SMIA Community Engagement Director Dominique Moore said her organization doesn’t want people to be prepared to intervene or be “heroes,” they emphasized a documentation role. Moore explained, “we know that laws are being broken and that the Constitution is not being followed, and if we don't document it, no one is held accountable.”

Moore said ICE activity may not be visible in the area, but it is happening. Goals of SMIA over the last year have included informing people of what that looks like and what local law enforcement partnerships are in place. They’ve petitioned Greene County to end its contract to hold ICE detainees in the county jail.

The training received heightened attention after it was scrutinized during a discussion on radio host Nick Reed's show earlier last week. Reed and his guests homed in on the library, whose community room was used for the meeting. The event was not affiliated with the library and appeared to follow its community room use guidelines. The library did prepare with heightened security and additional staff during the meeting. There were minor disruptions from just a handful of the 100 or so in attendance, including during introductions. No one was asked to leave at that point, but later, after multiple and escalating disruptions, one individual was essentially escorted out by library staff and security, with some active response from the crowd.

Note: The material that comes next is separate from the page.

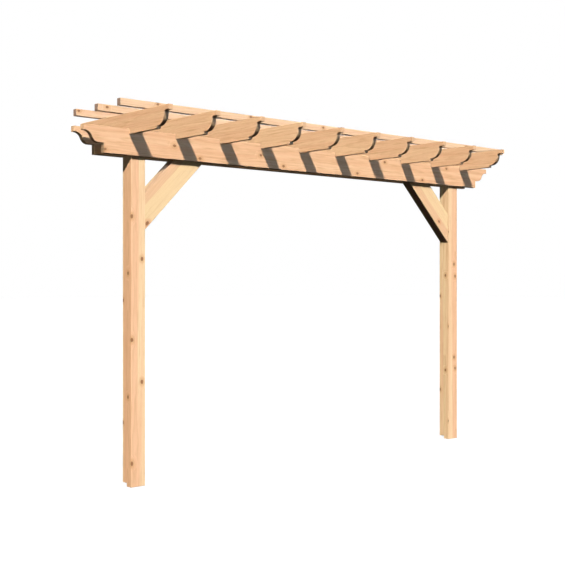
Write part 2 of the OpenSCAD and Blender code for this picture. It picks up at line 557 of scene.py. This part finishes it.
@dataclass
class Timber(ABC):
    """One timber that stands for a CAD node.

    Args:
        node: The CAD node.
        slot: The record's material slot; not used.
        plane: The plane of its side view.
        grain: Direction of the grain.
        pith: Place of the pith in mm from the middle of the section, across and through.
        tone: The board's own shade, 0 cream to 1 pink.
        knots: Its knots.
        arris: Width of its eased arrises in mm.
        cell: The longest face along it in mm.
        low: Low corner of the node's box, in metres.
        high: High corner of the node's box, in metres.
    """

    node: str
    slot: str
    plane: Plane
    grain: Triple
    pith: tuple[float, float]
    tone: float
    knots: tuple[Knot, ...] = ()
    arris: float = 2.5
    cell: float = 40.0
    low: np.ndarray = field(init=False)
    high: np.ndarray = field(init=False)

    def __post_init__(self) -> None:
        """Reads the node's box, in metres."""
        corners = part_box(self.node)
        self.low, self.high = (np.array(corner, float) for corner in corners)

    @abstractmethod
    def shape(self) -> tuple[np.ndarray, np.ndarray]:
        """The side view with its thickness: points in metres as (level, upright, share of thickness)."""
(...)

The event capped a week of local activity in line with a national heightened response to ICE following aggressive and fatal tactics employed in Minneapolis in the last month.

Local activity last week included a walkout of over 100 students at Kickapoo high school Thursday; a fundraiser for SMIA in support of its work; and participation and acknowledgement by at least a few local businesses and workers of a national strike and economic shutdown that had been called for largely online Friday.

SMIA plans to follow up Saturday's event with a virtual training February 10.